I referred to pilot work. What I want to do, and I will be making a business case to Government, is to have a flexible resource that can go in when an area is in difficulties because of staffing or whatever and sort it out while we stay apace with the 15 referrals from Portlaoise that come in on a daily basis.

I agree that being as unclear as we were is unacceptable. There are practice and management issues. I take guidance from the Chair. I need the discussions to be objective and constructive. There are ongoing processes. People will be held to account. However, in terms of fair process, it is not appropriate to discuss that here.

In response to Deputy Troy, as I have already stated, fundamentally, there should have been a better service in Laois-Offaly - again, I look to Deputy Fleming's testimony - irrespective of the resources. There are resource limits. We report on a monthly basis on the measure of the pressure. The report on the measure of the pressure in February stated that there were 7,920 cases awaiting allocation.
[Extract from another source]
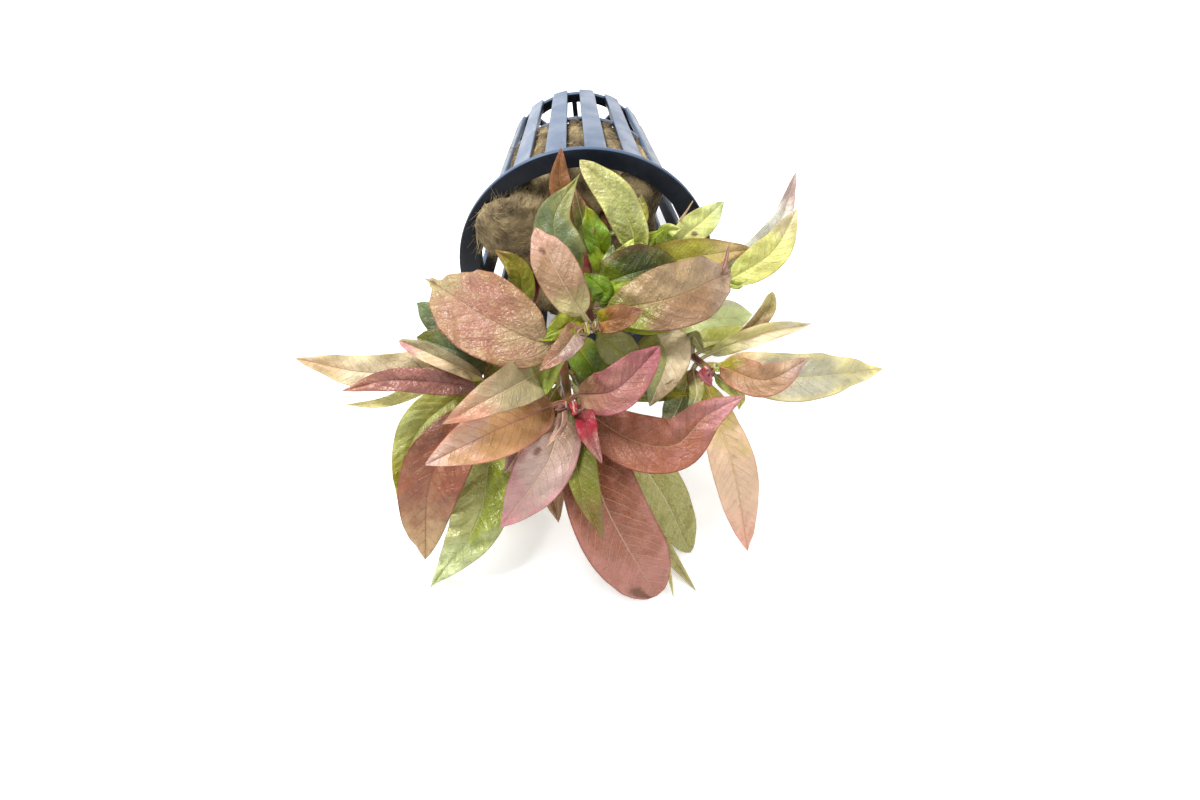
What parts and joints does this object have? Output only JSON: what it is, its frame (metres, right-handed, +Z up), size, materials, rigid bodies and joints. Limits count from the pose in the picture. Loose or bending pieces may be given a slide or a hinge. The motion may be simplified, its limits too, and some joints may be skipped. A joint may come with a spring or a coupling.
{
  "type": "potted hygrophila corymbosa compacta",
  "caption": "Leafy red and green water plant in a slotted net pot with a rock wool plug, lying on its side with its mouth and leaves to the front.",
  "frame": {"origin": "middle of the bounding box's bottom face, on the surface that the plant lies on", "axes": "-Y from the pot towards the leaves, +X to the viewer's right, +Z up"},
  "size_m": [0.128, 0.1272, 0.057],
  "materials": {
    "pot_plastic": "satin blue-black moulded plastic",
    "rock_wool": "damp tan and brown mineral fibre",
    "stem": "smooth maroon herb stem",
    "leaf_salmon": "wet, veined leaf",
    "leaf_pink": "wet, veined leaf",
    "leaf_mauve": "wet, veined leaf",
    "leaf_brown": "wet, veined leaf",
    "leaf_crimson": "wet, veined leaf",
    "leaf_sage": "wet, veined leaf",
    "leaf_bright_green": "wet, veined leaf",
    "leaf_dark_green": "wet, veined leaf",
    "leaf_olive": "wet, veined leaf",
    "leaf_yellow": "wet, veined leaf",
    "leaf_tan": "wet, veined leaf"
  },
  "bodies": {
    "root": {"net_pot": "pot_plastic", "rock_wool": "rock_wool", "stem_a": "stem", "stem_b": "stem", "stem_c": "stem", "stem_d": "stem", "stem_e": "stem", "stem_f": "stem", "leaf_salmon_upright": "leaf_salmon", "leaf_small_right": "leaf_salmon", "leaf_small_left": "leaf_pink", "leaf_bronze": "leaf_mauve", "leaf_salmon_big": "leaf_salmon", "leaf_sage_upright": "leaf_sage", "leaf_lime_under": "leaf_bright_green", "leaf_lime_left": "leaf_bright_green", "leaf_dark_round": "leaf_dark_green", "leaf_inner_olive": "leaf_olive", "leaf_brown_spear": "leaf_brown", "leaf_yellow_top": "leaf_yellow", "leaf_round_green": "leaf_olive", "leaf_bright_a": "leaf_bright_green", "leaf_mouth_olive": "leaf_olive", "leaf_yellow_green": "leaf_yellow", "leaf_olive_long": "leaf_olive", "leaf_pale_sickle": "leaf_tan", "leaf_yellow_right": "leaf_yellow", "leaf_lime_mouth": "leaf_bright_green", "leaf_sage_right": "leaf_sage", "leaf_green_flat": "leaf_bright_green", "leaf_folded_tan": "leaf_tan", "leaf_curled_olive": "leaf_olive", "leaf_pink_right": "leaf_pink", "leaf_olive_far_right": "leaf_olive", "leaf_pale_hanging": "leaf_tan", "leaf_sage_middle": "leaf_sage", "leaf_dark_wet": "leaf_dark_green", "leaf_dark_olive": "leaf_dark_green", "leaf_pink_upper": "leaf_pink", "leaf_curl_mauve": "leaf_mauve", "leaf_crimson_small": "leaf_crimson", "leaf_pink_lower": "leaf_pink", "leaf_orange_left": "leaf_salmon", "leaf_salmon_left": "leaf_salmon", "leaf_red_big": "leaf_brown", "leaf_green_bottom": "leaf_sage", "leaf_brown_beneath": "leaf_brown", "leaf_maroon_under": "leaf_mauve", "leaf_inner_green": "leaf_dark_green", "leaf_sage_bottom": "leaf_sage", "leaf_floor_right": "leaf_sage", "leaf_far_left": "leaf_tan", "leaf_crimson_left": "leaf_crimson", "leaf_pale_folded": "leaf_yellow", "leaf_dark_left_back": "leaf_dark_green", "leaf_dark_left": "leaf_dark_green", "leaf_sliver_left": "leaf_bright_green", "leaf_green_curve": "leaf_bright_green", "leaf_brown_big": "leaf_brown", "leaf_green_glossy": "leaf_bright_green"}
  },
  "joints": []
}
These cases are held in that monitoring way across the country. We believe that a number of these cases could have been closed or that the thresholds had not been fully applied. The director of quality assurance has concluded a review and that is where we get the figure of 88%. The remaining 12% should not even be in the system. They do not register as needing social work assistance. Some within the 88% could be diverted to other community organisations, such as Barnardos, the Daughters of Charity and so on. That is our model of work.

Important points have been raised by Senator van Turnhout about historic abuse cases, which require different skills and perhaps we should be looking at developing specialist teams. Within our overall cases that have not been fully allocated, there are several hundred such cases.

In regard to the actual number of cases being held by duty teams and not allocated, we believe the number is just over 5,000.

I want to face members on the issues of Laois-Offaly, which was not just a resource issue. I am on record as saying we have done well. Following the start-up costs and insufficient additional investment, although our budget increased, it did not meet last year's expenditure. Some budget adjustments are still going on. There are budget pressures of two sorts - first, by international standards what we invest in children services is less than elsewhere and second, we have set up from scratch a brand new organisation without additional resources. It was necessary to do this because the country does not have many resources. We are talking about moving from survival to sustainability and that requires modest investment to make our efforts sustainable. We are going in the right direction. We need support.

Some 13 of the 17 areas have had a child protection inspection from HIQA. Some four inspections still have to happen, one of these is the midlands. We have done national audits. We have good knowledge. We have implemented the service framework and we have restructured elsewhere. The discussions in this instance were protracted. I want to get to the stage where we are a learning organisation that self-evaluates. We are having a consultation about quality assurance. The worst thing that can happen after a HIQA inspection is to be surprised. We should know our services better than anybody else. I have confidence in the director of quality assurance to do this. I can understand that Deputy Troy might not have confidence in him. I fully respect that the Minister, as he informed people, reserves his position. HIQA will conduct an inspection or an investigation shortly. I am in no doubt about that. It would be foolish not to share everything transparently because it will see it anyway.

Those are the issues of resources. The staff, including their share of the Ryan posts, is just over 80. There are 79 staff and one vacancy. There are some on leave, including in the manner referred to. The experienced additional staff are to ensure we can go forward. We are getting staff, who know how to screen, from other areas. I agree this is not sustainable, but I think we can learn from that and see if we can set up a capacity to intervene elsewhere.

We work with the Garda Síochána on notifications. The gardaí are now our most effective partners. They apply the guidelines on Children First extremely well and they have the PULSE system. They can give us more detail. I am looking for their support for that.

We need a system here. It is not the lack of IT that has caused this but the lack of IT has not helped. There has been no IT investment in the midlands, with shared desktops and lack of databases. It is a paper and pencil system, which gives rise to particular risks. We got no transfer of resources or a revenue budget for IT. We are still dependent on the HSE, which has its own priorities and reforms. We fall to the bottom of the queue. There were 270 IT staff in the HSE and none transferred to us.